◆ What is being asked: Reproduce exactly the lines below from the one containing "for name, shape" through the one containing "# The lamp's own frame, read from the joints", including both, and nothing else.

◆ Records for processing:

▼▼▼

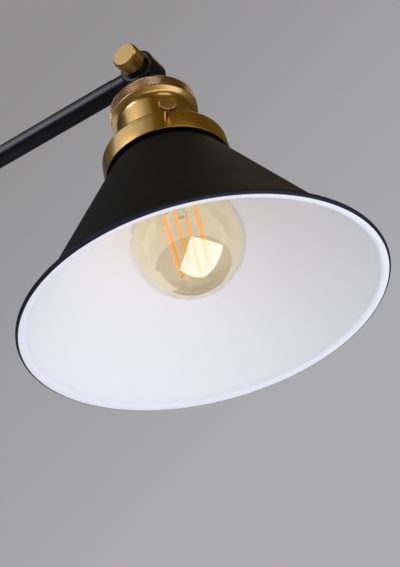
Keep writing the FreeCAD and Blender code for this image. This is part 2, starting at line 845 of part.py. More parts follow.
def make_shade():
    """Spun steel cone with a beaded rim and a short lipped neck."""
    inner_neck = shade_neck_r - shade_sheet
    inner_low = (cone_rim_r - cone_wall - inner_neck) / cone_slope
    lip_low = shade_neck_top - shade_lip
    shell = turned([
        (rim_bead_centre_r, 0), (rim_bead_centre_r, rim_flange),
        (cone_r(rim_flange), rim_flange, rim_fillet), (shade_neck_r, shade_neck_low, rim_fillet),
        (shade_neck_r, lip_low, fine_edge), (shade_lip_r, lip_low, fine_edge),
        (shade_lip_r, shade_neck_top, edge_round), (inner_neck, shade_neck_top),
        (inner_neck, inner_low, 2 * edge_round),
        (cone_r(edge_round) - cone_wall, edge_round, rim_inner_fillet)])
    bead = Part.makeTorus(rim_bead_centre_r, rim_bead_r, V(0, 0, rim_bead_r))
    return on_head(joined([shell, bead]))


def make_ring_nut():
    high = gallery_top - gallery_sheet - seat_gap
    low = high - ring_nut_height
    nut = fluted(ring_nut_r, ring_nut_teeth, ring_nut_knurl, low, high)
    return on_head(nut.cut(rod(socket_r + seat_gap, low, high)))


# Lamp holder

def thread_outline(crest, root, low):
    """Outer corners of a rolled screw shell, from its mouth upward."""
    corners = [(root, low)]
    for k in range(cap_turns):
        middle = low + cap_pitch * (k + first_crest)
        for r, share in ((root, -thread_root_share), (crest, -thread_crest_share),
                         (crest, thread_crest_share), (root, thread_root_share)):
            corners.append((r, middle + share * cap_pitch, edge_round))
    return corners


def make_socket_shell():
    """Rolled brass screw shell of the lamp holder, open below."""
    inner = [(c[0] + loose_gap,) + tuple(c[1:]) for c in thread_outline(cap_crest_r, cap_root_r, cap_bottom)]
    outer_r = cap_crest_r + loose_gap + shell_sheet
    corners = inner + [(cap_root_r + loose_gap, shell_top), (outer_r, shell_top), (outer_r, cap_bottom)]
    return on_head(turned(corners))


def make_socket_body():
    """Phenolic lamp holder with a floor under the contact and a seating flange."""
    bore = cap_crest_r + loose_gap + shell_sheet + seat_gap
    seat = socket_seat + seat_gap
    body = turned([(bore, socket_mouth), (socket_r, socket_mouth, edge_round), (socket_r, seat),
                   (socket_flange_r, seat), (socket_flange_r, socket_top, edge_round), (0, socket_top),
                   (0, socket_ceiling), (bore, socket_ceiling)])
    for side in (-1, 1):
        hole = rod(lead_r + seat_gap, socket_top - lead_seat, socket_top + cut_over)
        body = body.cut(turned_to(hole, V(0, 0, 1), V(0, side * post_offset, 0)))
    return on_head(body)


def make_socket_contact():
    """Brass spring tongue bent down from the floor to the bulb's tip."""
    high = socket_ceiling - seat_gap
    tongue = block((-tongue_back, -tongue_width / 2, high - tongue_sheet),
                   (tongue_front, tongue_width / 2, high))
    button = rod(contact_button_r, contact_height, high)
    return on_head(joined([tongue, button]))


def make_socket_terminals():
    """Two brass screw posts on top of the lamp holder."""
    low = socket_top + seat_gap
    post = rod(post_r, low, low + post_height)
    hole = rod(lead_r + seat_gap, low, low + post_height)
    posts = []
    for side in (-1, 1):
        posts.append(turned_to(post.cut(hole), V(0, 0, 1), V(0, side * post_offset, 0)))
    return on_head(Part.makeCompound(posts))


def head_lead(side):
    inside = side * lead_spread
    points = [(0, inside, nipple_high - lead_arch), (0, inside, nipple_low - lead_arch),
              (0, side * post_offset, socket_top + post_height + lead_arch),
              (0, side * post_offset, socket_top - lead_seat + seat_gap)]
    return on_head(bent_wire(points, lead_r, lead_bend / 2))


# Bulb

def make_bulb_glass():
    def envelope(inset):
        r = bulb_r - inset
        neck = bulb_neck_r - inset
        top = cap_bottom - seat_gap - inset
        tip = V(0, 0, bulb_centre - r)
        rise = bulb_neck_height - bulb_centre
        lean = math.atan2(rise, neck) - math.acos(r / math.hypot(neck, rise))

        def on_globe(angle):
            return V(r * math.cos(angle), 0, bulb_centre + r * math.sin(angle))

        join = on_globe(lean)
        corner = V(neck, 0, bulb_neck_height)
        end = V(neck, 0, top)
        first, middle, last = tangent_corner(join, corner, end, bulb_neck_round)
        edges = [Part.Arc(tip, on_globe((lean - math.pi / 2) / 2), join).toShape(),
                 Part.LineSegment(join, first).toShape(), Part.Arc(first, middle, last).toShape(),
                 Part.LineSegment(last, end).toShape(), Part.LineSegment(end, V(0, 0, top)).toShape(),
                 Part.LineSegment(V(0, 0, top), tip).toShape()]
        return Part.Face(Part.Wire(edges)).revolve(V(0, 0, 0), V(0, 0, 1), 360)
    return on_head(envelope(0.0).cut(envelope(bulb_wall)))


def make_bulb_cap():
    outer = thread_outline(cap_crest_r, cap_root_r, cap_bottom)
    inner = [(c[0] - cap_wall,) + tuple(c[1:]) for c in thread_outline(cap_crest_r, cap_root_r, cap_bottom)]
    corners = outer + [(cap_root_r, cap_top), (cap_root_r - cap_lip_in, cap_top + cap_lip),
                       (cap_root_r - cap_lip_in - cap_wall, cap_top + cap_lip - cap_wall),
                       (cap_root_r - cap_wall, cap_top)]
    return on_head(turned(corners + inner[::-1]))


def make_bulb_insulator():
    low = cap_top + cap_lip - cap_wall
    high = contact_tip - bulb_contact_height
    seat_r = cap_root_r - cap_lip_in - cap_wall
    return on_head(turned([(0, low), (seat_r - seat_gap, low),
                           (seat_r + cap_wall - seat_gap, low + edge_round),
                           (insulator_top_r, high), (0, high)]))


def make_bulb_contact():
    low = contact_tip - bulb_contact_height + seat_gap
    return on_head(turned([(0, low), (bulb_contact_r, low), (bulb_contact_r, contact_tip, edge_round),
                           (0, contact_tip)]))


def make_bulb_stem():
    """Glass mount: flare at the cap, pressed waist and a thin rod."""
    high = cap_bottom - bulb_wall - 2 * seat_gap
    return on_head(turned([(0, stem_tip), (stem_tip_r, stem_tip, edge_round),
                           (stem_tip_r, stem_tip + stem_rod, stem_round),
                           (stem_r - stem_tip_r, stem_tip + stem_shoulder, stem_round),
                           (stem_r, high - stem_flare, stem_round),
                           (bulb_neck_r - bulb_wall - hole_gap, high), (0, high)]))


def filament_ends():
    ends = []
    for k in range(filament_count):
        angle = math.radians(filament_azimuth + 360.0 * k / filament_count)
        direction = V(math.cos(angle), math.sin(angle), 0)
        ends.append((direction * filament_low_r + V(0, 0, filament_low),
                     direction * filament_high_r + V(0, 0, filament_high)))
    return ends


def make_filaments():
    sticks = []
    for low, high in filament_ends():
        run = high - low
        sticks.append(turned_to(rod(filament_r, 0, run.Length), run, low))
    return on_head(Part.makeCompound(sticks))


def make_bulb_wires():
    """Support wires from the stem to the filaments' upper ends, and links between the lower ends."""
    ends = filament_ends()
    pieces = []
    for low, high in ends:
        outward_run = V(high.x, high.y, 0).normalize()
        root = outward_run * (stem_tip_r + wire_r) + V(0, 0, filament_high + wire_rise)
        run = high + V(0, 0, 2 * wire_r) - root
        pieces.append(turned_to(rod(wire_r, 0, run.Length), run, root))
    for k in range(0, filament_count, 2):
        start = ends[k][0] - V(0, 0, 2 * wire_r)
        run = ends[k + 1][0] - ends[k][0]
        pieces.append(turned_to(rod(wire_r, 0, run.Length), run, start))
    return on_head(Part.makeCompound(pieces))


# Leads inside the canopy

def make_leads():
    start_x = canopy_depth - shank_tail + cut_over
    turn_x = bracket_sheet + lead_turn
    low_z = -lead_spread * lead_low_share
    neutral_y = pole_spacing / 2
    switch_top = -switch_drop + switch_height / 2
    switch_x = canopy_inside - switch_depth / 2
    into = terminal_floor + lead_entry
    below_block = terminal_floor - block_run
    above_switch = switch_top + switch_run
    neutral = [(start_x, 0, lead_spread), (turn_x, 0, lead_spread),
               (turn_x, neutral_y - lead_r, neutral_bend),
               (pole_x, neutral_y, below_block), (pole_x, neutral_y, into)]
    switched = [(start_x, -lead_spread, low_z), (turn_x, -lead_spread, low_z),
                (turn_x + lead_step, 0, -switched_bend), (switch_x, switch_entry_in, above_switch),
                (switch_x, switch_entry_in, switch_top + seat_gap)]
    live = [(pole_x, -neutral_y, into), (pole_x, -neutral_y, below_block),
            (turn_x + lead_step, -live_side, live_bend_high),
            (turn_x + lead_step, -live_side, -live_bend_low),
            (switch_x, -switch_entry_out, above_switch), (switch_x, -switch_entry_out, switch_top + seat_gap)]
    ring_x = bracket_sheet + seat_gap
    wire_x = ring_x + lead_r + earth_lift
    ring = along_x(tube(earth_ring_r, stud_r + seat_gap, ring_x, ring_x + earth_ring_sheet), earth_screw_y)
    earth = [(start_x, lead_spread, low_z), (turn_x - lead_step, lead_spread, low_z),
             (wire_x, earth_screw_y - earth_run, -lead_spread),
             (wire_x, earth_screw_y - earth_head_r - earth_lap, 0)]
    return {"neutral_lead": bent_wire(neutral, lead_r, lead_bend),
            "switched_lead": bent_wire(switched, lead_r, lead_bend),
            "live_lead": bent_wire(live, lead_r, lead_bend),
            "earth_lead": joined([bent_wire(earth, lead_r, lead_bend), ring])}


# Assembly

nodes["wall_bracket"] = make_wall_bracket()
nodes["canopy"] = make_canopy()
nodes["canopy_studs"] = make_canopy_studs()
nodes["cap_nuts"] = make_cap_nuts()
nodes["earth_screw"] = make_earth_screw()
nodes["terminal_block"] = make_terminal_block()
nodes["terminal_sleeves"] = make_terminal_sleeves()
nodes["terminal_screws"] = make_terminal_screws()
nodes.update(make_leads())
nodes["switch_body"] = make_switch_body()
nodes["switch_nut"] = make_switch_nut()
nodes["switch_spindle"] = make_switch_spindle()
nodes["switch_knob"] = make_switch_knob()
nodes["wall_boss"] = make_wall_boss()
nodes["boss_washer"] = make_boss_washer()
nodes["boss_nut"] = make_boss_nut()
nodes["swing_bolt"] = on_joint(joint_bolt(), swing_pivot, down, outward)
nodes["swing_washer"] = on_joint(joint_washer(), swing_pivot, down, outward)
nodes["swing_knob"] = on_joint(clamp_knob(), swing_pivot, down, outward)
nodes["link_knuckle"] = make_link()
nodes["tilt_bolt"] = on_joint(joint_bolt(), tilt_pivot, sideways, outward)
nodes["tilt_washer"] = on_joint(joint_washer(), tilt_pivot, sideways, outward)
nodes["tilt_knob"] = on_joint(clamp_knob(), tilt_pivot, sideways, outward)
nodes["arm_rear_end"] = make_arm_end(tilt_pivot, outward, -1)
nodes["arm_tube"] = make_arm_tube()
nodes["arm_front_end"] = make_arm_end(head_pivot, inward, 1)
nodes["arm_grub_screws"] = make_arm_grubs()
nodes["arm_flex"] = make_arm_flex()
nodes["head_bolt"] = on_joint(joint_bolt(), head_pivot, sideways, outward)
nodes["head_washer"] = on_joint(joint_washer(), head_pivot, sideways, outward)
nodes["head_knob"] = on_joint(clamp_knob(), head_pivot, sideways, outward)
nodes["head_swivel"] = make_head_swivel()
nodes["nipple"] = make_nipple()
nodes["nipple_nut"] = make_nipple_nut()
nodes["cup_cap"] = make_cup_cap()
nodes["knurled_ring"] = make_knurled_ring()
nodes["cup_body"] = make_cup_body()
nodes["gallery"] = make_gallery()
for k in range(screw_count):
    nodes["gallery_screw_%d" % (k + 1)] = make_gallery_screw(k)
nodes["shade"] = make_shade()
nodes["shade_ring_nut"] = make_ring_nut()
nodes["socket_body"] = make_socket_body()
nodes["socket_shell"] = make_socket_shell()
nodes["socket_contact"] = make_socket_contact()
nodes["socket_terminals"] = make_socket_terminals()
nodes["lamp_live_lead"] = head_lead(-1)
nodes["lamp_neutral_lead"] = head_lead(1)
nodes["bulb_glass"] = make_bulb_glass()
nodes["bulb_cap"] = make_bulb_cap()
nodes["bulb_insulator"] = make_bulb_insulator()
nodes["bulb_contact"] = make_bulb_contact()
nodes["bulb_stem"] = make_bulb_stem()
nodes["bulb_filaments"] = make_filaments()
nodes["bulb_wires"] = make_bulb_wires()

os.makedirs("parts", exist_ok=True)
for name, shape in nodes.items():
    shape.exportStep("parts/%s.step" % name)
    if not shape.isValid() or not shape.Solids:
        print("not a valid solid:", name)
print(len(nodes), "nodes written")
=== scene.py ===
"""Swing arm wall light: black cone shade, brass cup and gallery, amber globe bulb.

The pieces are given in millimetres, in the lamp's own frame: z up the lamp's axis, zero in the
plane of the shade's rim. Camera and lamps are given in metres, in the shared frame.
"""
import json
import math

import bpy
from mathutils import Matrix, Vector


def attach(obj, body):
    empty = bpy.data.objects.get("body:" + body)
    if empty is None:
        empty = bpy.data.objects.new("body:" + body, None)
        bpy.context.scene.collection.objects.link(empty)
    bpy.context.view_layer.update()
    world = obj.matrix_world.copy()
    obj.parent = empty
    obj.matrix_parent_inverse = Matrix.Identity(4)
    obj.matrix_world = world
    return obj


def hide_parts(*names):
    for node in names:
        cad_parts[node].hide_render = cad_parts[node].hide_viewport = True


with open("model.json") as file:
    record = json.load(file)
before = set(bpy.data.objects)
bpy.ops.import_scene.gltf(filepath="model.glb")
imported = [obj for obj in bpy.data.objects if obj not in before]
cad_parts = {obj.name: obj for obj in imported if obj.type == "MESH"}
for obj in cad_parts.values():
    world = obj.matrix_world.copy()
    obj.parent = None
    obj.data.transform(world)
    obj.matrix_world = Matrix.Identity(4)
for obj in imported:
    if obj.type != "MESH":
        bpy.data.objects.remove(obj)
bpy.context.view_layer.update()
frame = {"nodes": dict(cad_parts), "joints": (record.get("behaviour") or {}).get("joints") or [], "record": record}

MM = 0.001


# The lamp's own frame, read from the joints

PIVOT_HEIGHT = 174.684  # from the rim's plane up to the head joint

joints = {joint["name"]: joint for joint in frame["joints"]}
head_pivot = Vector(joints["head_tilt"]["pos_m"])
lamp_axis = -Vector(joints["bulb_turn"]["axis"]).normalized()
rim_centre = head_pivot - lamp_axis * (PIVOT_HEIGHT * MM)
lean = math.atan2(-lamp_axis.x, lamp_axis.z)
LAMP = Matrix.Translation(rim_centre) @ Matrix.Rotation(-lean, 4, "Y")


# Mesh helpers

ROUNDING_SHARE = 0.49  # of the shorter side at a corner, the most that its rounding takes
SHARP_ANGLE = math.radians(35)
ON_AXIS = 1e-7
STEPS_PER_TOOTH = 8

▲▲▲
▼▼▼

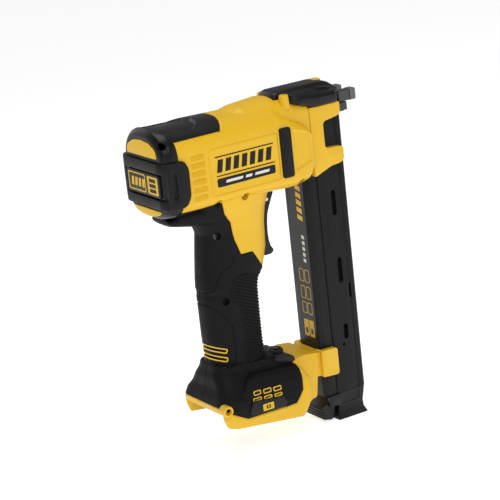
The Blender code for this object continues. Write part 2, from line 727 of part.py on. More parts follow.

▲▲▲

◆ Final result:
for name, shape in nodes.items():
    shape.exportStep("parts/%s.step" % name)
    if not shape.isValid() or not shape.Solids:
        print("not a valid solid:", name)
print(len(nodes), "nodes written")
=== scene.py ===
"""Swing arm wall light: black cone shade, brass cup and gallery, amber globe bulb.

The pieces are given in millimetres, in the lamp's own frame: z up the lamp's axis, zero in the
plane of the shade's rim. Camera and lamps are given in metres, in the shared frame.
"""
import json
import math

import bpy
from mathutils import Matrix, Vector


def attach(obj, body):
    empty = bpy.data.objects.get("body:" + body)
    if empty is None:
        empty = bpy.data.objects.new("body:" + body, None)
        bpy.context.scene.collection.objects.link(empty)
    bpy.context.view_layer.update()
    world = obj.matrix_world.copy()
    obj.parent = empty
    obj.matrix_parent_inverse = Matrix.Identity(4)
    obj.matrix_world = world
    return obj


def hide_parts(*names):
    for node in names:
        cad_parts[node].hide_render = cad_parts[node].hide_viewport = True


with open("model.json") as file:
    record = json.load(file)
before = set(bpy.data.objects)
bpy.ops.import_scene.gltf(filepath="model.glb")
imported = [obj for obj in bpy.data.objects if obj not in before]
cad_parts = {obj.name: obj for obj in imported if obj.type == "MESH"}
for obj in cad_parts.values():
    world = obj.matrix_world.copy()
    obj.parent = None
    obj.data.transform(world)
    obj.matrix_world = Matrix.Identity(4)
for obj in imported:
    if obj.type != "MESH":
        bpy.data.objects.remove(obj)
bpy.context.view_layer.update()
frame = {"nodes": dict(cad_parts), "joints": (record.get("behaviour") or {}).get("joints") or [], "record": record}

MM = 0.001


# The lamp's own frame, read from the joints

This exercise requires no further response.